Women are “greener” than men

TORONTO, ONTARIO - When it comes to energy conservation, it seems like it’s a case of idealistic and economical women versus practical and disinterested men in a revealing portrait of why and how Ontarians save electricity.

The research, conducted by Environics Research Group, shows that seven out of 10 “Green Champions” (the most idealistic conservers) are women. Green Champions comprise almost a quarter of the population (23 per cent).

“Pragmatic Conservers” — they take everyday conservation measures but will not make sacrifices — are predominately men. Thirty-one per cent of the population are Pragmatic Conservers.

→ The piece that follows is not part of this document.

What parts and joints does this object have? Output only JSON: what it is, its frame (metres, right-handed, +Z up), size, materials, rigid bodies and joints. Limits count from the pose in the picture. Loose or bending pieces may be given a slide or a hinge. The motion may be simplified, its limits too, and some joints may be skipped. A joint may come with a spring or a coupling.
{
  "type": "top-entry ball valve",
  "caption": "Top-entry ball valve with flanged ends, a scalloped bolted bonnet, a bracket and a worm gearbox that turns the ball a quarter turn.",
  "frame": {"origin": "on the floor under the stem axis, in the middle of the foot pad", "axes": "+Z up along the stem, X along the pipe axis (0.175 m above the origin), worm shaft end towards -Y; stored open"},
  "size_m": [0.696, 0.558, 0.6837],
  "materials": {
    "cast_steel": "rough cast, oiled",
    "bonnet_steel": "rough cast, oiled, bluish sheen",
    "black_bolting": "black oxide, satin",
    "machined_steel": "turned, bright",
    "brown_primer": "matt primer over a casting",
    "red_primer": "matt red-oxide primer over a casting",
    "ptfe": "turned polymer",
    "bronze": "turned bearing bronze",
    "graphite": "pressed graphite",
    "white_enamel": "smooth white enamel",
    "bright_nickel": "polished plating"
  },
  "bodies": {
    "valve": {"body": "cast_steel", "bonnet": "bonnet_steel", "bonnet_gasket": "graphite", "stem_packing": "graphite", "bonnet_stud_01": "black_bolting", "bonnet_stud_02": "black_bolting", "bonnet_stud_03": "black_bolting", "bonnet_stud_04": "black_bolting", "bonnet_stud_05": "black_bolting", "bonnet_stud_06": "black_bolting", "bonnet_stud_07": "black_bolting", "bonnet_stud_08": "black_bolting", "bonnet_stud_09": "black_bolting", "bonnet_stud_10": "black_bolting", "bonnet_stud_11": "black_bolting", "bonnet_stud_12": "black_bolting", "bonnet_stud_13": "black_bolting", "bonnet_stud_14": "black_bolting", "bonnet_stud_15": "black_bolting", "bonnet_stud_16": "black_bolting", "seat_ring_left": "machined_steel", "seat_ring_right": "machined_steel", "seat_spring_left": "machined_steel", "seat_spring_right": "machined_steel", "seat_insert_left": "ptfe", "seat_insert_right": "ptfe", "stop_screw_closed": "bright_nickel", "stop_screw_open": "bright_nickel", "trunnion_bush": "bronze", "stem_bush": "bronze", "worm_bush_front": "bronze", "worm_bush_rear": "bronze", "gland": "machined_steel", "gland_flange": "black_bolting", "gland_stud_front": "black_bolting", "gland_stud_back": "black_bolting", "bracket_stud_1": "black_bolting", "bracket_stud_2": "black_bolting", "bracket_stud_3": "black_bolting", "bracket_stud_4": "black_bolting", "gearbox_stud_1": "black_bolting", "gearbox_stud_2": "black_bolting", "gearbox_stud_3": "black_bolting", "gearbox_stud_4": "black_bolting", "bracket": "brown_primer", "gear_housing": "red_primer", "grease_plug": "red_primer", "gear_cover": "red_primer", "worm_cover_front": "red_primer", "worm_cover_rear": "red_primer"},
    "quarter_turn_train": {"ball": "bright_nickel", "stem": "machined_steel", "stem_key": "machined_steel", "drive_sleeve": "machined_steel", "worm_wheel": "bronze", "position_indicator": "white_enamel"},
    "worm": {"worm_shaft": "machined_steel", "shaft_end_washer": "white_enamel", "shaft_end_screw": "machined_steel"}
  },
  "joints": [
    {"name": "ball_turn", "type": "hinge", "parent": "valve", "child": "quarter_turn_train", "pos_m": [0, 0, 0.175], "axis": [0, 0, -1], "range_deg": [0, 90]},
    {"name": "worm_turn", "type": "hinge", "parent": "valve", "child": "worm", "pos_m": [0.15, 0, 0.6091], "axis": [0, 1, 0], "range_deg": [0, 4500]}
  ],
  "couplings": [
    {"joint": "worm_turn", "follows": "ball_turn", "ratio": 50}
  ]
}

The year-long research and analysis project found that a total of four categories could be used to describe the attitudes of just about all Ontarians to energy conservation: Green Champions, Pragmatic Conservers, Budget-Driven and Live-for-Today. The research is helping to shape activities planned for Energy Conservation Week, May 25-31, 2008.

The Ontario Power Authority — the organization charged with stimulating and co-ordinating the province’s electricity conservation efforts — is also using the research findings to develop its conservation programs. The OPA has posted the Electric Personality Quiz on its www.everykilowattcounts.com website so that electricity consumers can find out what kind of conserver they are and receive tips on how to move up to the next category.

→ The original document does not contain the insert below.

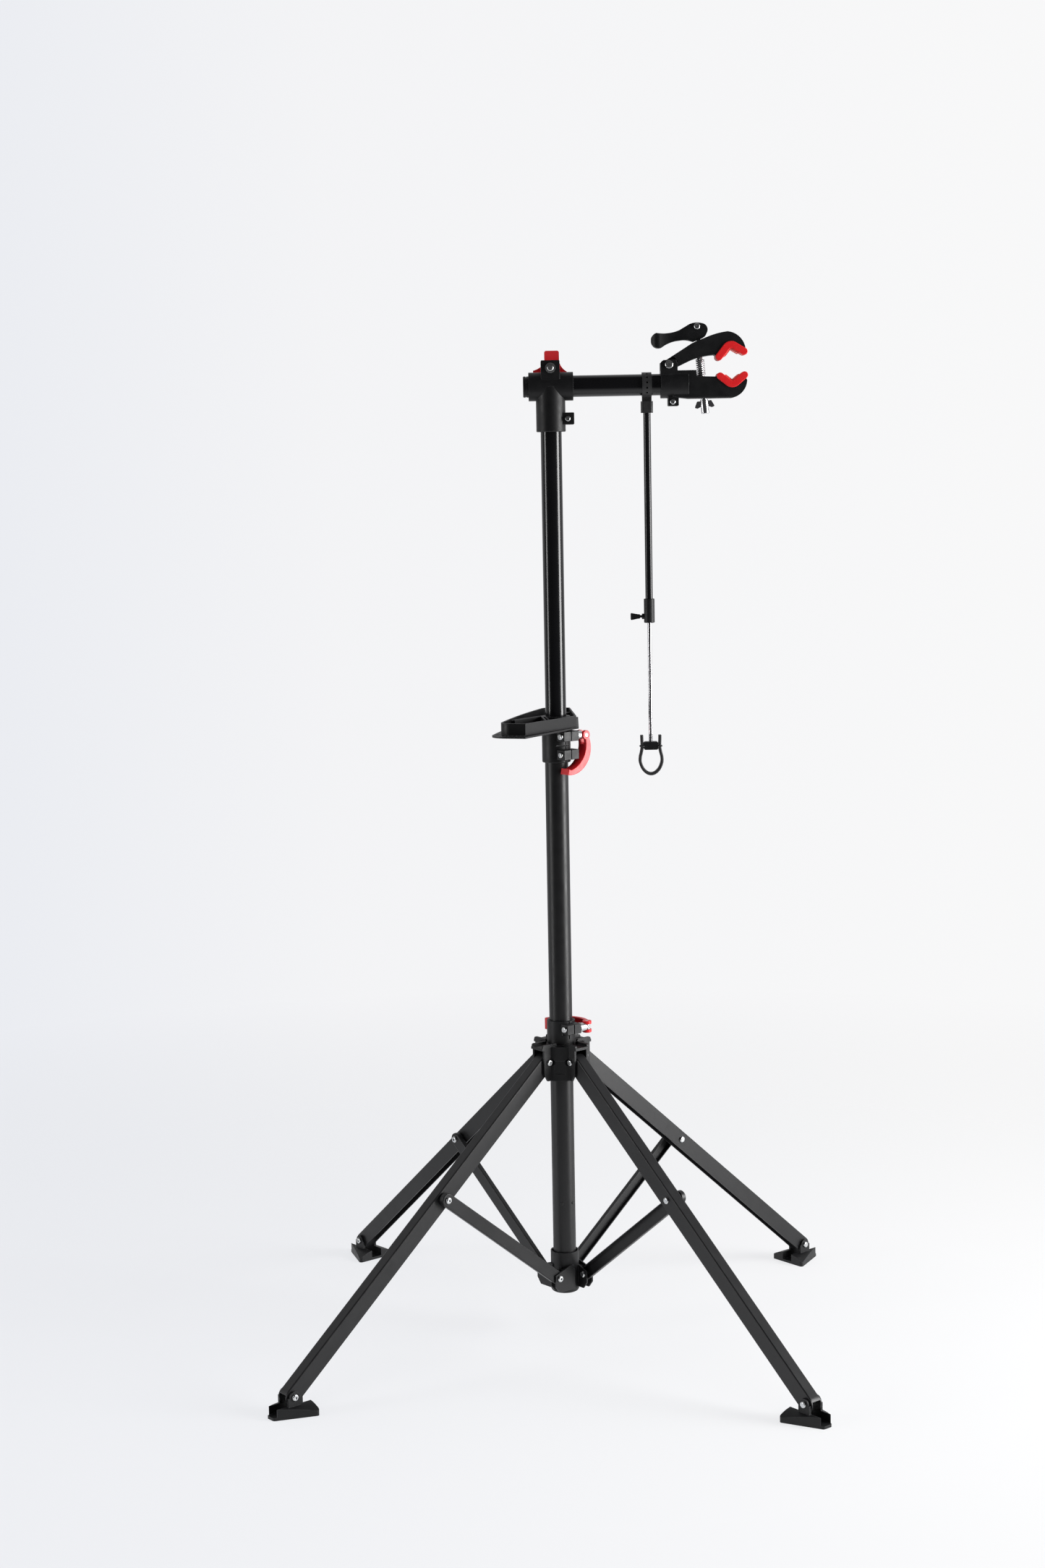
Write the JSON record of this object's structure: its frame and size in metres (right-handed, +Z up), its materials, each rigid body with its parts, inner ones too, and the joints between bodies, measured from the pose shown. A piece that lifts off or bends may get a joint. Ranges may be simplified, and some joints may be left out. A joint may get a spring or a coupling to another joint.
{
  "type": "bicycle repair stand",
  "caption": "Folding repair stand: post on spread legs, sliding mast, clamp arm with cam-lever jaws, tool tray and hanging handlebar rod.",
  "frame": {"origin": "on the floor, on the axis of the post, midway between the feet", "axes": "+Z up along the post, +X along the clamp arm towards the jaws, +Y away from the side where the clamp bolts' heads are"},
  "size_m": [0.8572, 0.8572, 1.5355],
  "materials": {
    "gloss_black_tube": "gloss black enamel on drawn steel tube",
    "satin_black_steel": "satin black powder coat on steel",
    "black_nylon": "moulded glass-filled nylon, fine satin grain",
    "red_plastic": "moulded red plastic, semi-gloss",
    "red_rubber": "soft red rubber pad, satin",
    "black_rubber": "black rubber strap and band",
    "zinc_steel": "bright zinc-plated fasteners",
    "chrome_steel": "polished chrome-plated steel"
  },
  "bodies": {
    "column": {"lower_tube": "satin_black_steel", "bottom_hub": "black_nylon", "bottom_hub_bolts": "zinc_steel", "column_rivets": "satin_black_steel", "tray_collar": "black_nylon", "tool_tray": "black_nylon", "collar_screw": "zinc_steel", "collar_cam_bolt": "zinc_steel"},
    "tray_lever": {"tray_lever": "red_plastic"},
    "leg_hub": {"leg_hub": "black_nylon", "leg_hub_bolts": "zinc_steel", "hub_cam_bolt": "zinc_steel"},
    "hub_lever": {"hub_lever": "red_plastic"},
    "leg_1": {"leg_1": "satin_black_steel", "leg_bolts_1": "zinc_steel"},
    "foot_1": {"foot_1": "black_nylon"},
    "strut_1": {"strut_1": "satin_black_steel", "strut_bolt_1": "zinc_steel", "strut_spacer_1": "black_nylon"},
    "leg_2": {"leg_2": "satin_black_steel", "leg_bolts_2": "zinc_steel"},
    "foot_2": {"foot_2": "black_nylon"},
    "strut_2": {"strut_2": "satin_black_steel", "strut_bolt_2": "zinc_steel", "strut_spacer_2": "black_nylon"},
    "leg_3": {"leg_3": "satin_black_steel", "leg_bolts_3": "zinc_steel"},
    "foot_3": {"foot_3": "black_nylon"},
    "strut_3": {"strut_3": "satin_black_steel", "strut_bolt_3": "zinc_steel", "strut_spacer_3": "black_nylon"},
    "leg_4": {"leg_4": "satin_black_steel", "leg_bolts_4": "zinc_steel"},
    "foot_4": {"foot_4": "black_nylon"},
    "strut_4": {"strut_4": "satin_black_steel", "strut_bolt_4": "zinc_steel", "strut_spacer_4": "black_nylon"},
    "mast": {"upper_tube": "gloss_black_tube", "tee_head": "black_nylon", "tee_bolts": "zinc_steel"},
    "head_lever": {"head_lever": "red_plastic"},
    "arm": {"arm_tube": "gloss_black_tube", "arm_end_cap": "black_nylon", "lower_jaw": "black_nylon", "lower_pad": "red_rubber", "jaw_bolts": "zinc_steel", "jaw_spring": "chrome_steel"},
    "upper_jaw": {"upper_jaw": "black_nylon", "upper_pad": "red_rubber"},
    "draw_bolt": {"draw_bolt": "zinc_steel", "cam_pin": "zinc_steel"},
    "cam_lever": {"cam_lever": "black_nylon"},
    "wing_nut": {"wing_nut": "chrome_steel"},
    "rod": {"rod_band": "black_rubber", "outer_rod": "gloss_black_tube", "rod_coupler": "black_nylon"},
    "thumb_screw": {"thumb_screw": "black_nylon"},
    "inner_rod": {"inner_rod": "chrome_steel"},
    "cradle": {"rod_cradle": "black_nylon", "handlebar_strap": "black_rubber"}
  },
  "joints": [
    {"name": "hub_slide", "type": "slide", "parent": "column", "child": "leg_hub", "axis": [0, 0, 1], "range_m": [0, 0.1975]},
    {"name": "leg_1_hinge", "type": "hinge", "parent": "leg_hub", "child": "leg_1", "pos_m": [-0.02762, -0.02309, 0.4315], "axis": [0.6414, -0.7672, 0], "range_deg": [0, 46.16]},
    {"name": "foot_1_tilt", "type": "hinge", "parent": "leg_1", "child": "foot_1", "pos_m": [-0.39862, -0.3333, 0.028], "axis": [0.6414, -0.7672, 0], "range_deg": [-45, 45]},
    {"name": "strut_1_hinge", "type": "hinge", "parent": "column", "child": "strut_1", "pos_m": [-0.0234, -0.01956, 0.0943], "axis": [-0.6414, 0.7672, 0], "range_deg": [0, 46.68]},
    {"name": "leg_2_hinge", "type": "hinge", "parent": "leg_hub", "child": "leg_2", "pos_m": [0.02309, -0.02762, 0.4315], "axis": [0.7672, 0.6414, 0], "range_deg": [0, 46.16]},
    {"name": "foot_2_tilt", "type": "hinge", "parent": "leg_2", "child": "foot_2", "pos_m": [0.3333, -0.39862, 0.028], "axis": [0.7672, 0.6414, 0], "range_deg": [-45, 45]},
    {"name": "strut_2_hinge", "type": "hinge", "parent": "column", "child": "strut_2", "pos_m": [0.01956, -0.0234, 0.0943], "axis": [-0.7672, -0.6414, 0], "range_deg": [0, 46.68]},
    {"name": "leg_3_hinge", "type": "hinge", "parent": "leg_hub", "child": "leg_3", "pos_m": [0.02762, 0.02309, 0.4315], "axis": [-0.6414, 0.7672, 0], "range_deg": [0, 46.16]},
    {"name": "foot_3_tilt", "type": "hinge", "parent": "leg_3", "child": "foot_3", "pos_m": [0.39862, 0.3333, 0.028], "axis": [-0.6414, 0.7672, 0], "range_deg": [-45, 45]},
    {"name": "strut_3_hinge", "type": "hinge", "parent": "column", "child": "strut_3", "pos_m": [0.0234, 0.01956, 0.0943], "axis": [0.6414, -0.7672, 0], "range_deg": [0, 46.68]},
    {"name": "leg_4_hinge", "type": "hinge", "parent": "leg_hub", "child": "leg_4", "pos_m": [-0.02309, 0.02762, 0.4315], "axis": [-0.7672, -0.6414, 0], "range_deg": [0, 46.16]},
    {"name": "foot_4_tilt", "type": "hinge", "parent": "leg_4", "child": "foot_4", "pos_m": [-0.3333, 0.39862, 0.028], "axis": [-0.7672, -0.6414, 0], "range_deg": [-45, 45]},
    {"name": "strut_4_hinge", "type": "hinge", "parent": "column", "child": "strut_4", "pos_m": [-0.01956, 0.0234, 0.0943], "axis": [0.7672, 0.6414, 0], "range_deg": [0, 46.68]},
    {"name": "hub_lever_cam", "type": "hinge", "parent": "leg_hub", "child": "hub_lever", "pos_m": [0.03941, -0.00659, 0.481], "axis": [0, 0, -1], "range_deg": [0, 120]},
    {"name": "tray_lever_cam", "type": "hinge", "parent": "column", "child": "tray_lever", "pos_m": [0.03983, -0.00313, 0.9278], "axis": [0.6428, -0.766, 0], "range_deg": [0, 75]},
    {"name": "mast_slide", "type": "slide", "parent": "column", "child": "mast", "axis": [0, 0, 1], "range_m": [-0.42, 0.25]},
    {"name": "head_lever_cam", "type": "hinge", "parent": "mast", "child": "head_lever", "pos_m": [0, 0.031, 1.4728], "axis": [-1, 0, 0], "range_deg": [0, 90]},
    {"name": "arm_roll", "type": "hinge", "parent": "mast", "child": "arm", "pos_m": [0, 0, 1.446], "axis": [1, 0, 0], "continuous": true},
    {"name": "rod_swing", "type": "hinge", "parent": "arm", "child": "rod", "pos_m": [0.1425, 0, 1.446], "axis": [1, 0, 0], "continuous": true},
    {"name": "jaw_hinge", "type": "hinge", "parent": "arm", "child": "upper_jaw", "pos_m": [0.1753, 0, 1.4748], "axis": [0, -1, 0], "range_deg": [0, 12], "deforming": ["jaw_spring"]},
    {"name": "draw_slide", "type": "slide", "parent": "arm", "child": "draw_bolt", "axis": [-0.0941, 0, 0.9956], "range_m": [0, 0.0138]},
    {"name": "cam_lever_turn", "type": "hinge", "parent": "draw_bolt", "child": "cam_lever", "pos_m": [0.2172, 0, 1.5295], "axis": [0, 1, 0], "range_deg": [0, 110]},
    {"name": "wing_nut_turn", "type": "hinge", "parent": "arm", "child": "wing_nut", "pos_m": [0.2172, 0, 1.5295], "axis": [-0.0941, 0, 0.9956], "continuous": true},
    {"name": "thumb_screw_turn", "type": "hinge", "parent": "rod", "child": "thumb_screw", "pos_m": [0.12, 0, 1.1036], "axis": [1, 0, 0], "continuous": true},
    {"name": "inner_rod_slide", "type": "slide", "parent": "rod", "child": "inner_rod", "axis": [0, 0, 1], "range_m": [-0.1, 0.165]},
    {"name": "cradle_swivel", "type": "hinge", "parent": "inner_rod", "child": "cradle", "pos_m": [0.1425, 0, 0.909], "axis": [0, 0, 1], "continuous": true}
  ],
  "couplings": [
    {"joint": "leg_1_hinge", "follows": "hub_slide", "rad_per_m": 4.079},
    {"joint": "strut_1_hinge", "follows": "hub_slide", "rad_per_m": 4.125},
    {"joint": "leg_2_hinge", "follows": "hub_slide", "rad_per_m": 4.079},
    {"joint": "strut_2_hinge", "follows": "hub_slide", "rad_per_m": 4.125},
    {"joint": "leg_3_hinge", "follows": "hub_slide", "rad_per_m": 4.079},
    {"joint": "strut_3_hinge", "follows": "hub_slide", "rad_per_m": 4.125},
    {"joint": "leg_4_hinge", "follows": "hub_slide", "rad_per_m": 4.079},
    {"joint": "strut_4_hinge", "follows": "hub_slide", "rad_per_m": 4.125},
    {"joint": "draw_slide", "follows": "jaw_hinge", "m_per_rad": 0.0657}
  ]
}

“The knowledge from this research is incorporated into our conservation programs and has been shared with our local electricity distribution partners,” says Ontario Power Authority Vice President Conservation and Sector Development Paul Shervill. “They will help us reach out more effectively to everyone to conserve — not just during Energy Conservation Week, but over the long term.

Based on the study findings:

· “Green Champions” care deeply about conservation/sustainability for its own sake. These individuals have a high sense of social responsibility, the lowest tolerance for pollution, are optimistic about change, and are willing to spend, do and learn more to make their homes and lifestyles more sustainable.

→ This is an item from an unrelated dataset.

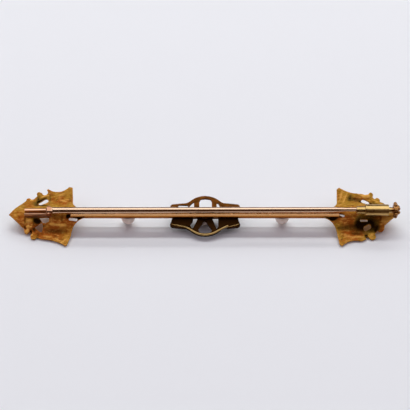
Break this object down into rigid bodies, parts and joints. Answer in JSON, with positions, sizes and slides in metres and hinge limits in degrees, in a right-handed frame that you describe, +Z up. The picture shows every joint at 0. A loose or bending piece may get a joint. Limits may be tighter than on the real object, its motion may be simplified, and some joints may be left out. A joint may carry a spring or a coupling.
{
  "type": "bar brooch",
  "caption": "Bar brooch seen from its pin side: round bar with pierced leaf ends, openwork centre, pearls, hinged pin and sliding pump catch.",
  "frame": {"origin": "middle of the brooch's box on the table it lies on", "axes": "+X along the bar towards the catch, +Y away from the viewer across the bar, +Z up from the table, out of the pin side"},
  "size_m": [0.0645, 0.0104, 0.0054],
  "materials": {
    "yellow_gold": "18 ct yellow gold, brushed on the back of the leaves, polished on bar and catch",
    "pin_gold": "drawn and polished rosier gold",
    "pearl": "satin pearl lustre"
  },
  "bodies": {
    "brooch": {"brooch_frame": "yellow_gold", "centre_pearl": "pearl", "left_pearl": "pearl", "right_pearl": "pearl", "hinge_rivet": "yellow_gold"},
    "pin": {"pin_stem": "pin_gold"},
    "sleeve": {"catch_sleeve": "yellow_gold"}
  },
  "joints": [
    {"name": "pin_hinge", "type": "hinge", "parent": "brooch", "child": "pin", "pos_m": [-0.02545, -0.00063, 0.00395], "axis": [0, -0.9559, -0.2937], "range_deg": [0, 95]},
    {"name": "catch_slide", "type": "slide", "parent": "brooch", "child": "sleeve", "axis": [1, 0, 0], "range_m": [0, 0.0025]}
  ]
}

· “Pragmatic Conservers” will take everyday measures but not make sacrifices; however, they support conservation for its own sake or for the greater good. They’re also typically between ages 26 and 45 and are more affluent. Accounting for 31 per cent of the population, “Pragmatic Conservers” are predominantly men.

· “Budget-Driven” conservers are motivated by short-term financial concerns, and see sustainability as a means to an end; they tend to be under 25 and over 65, have the lowest incomes and educational levels. This is the largest category at 34 per cent of the population and is also typically female.

· The “Live for Today” group is composed of individuals at the opposite ends of the age spectrum; they’re not “anti-conservation” but they aren’t prepared to make an effort because they don’t deem it to be effective.

“What we we’ve learned through this research is valuable for achieving the ‘culture of conservation’ Ontario must cultivate,” says Ontario’s Chief Energy Conservation Officer Peter Love. “Through Energy Conservation Week, we hope to reach out to all Ontarians — whatever type they may fit into — and to motivate them to think about conservation, to believe they can make a difference and to take action,” he adds.

The research, conducted in behalf of the Ontario Power Authority, is based on a cross-province telephone survey of 1,400 Ontario adults conducted for the Ontario Power Authority (OPA) in early 2007. The margin of error for this sample is +/- 2.6 percentage points, 19 times out of 20.

Energy Conservation Week is a province-wide initiative that is being co-ordinated by the Ontario Power Authority, in co-operation with many partners, including the Ministry of Energy, the Independent Electricity System Operator and the Electricity Distributors Association. It combines awareness-building, the dissemination of practical information about energy conservation, and it encourages the implementation of specific measure that will help Ontario better manage its summer peak and build towards a “culture of conservation.”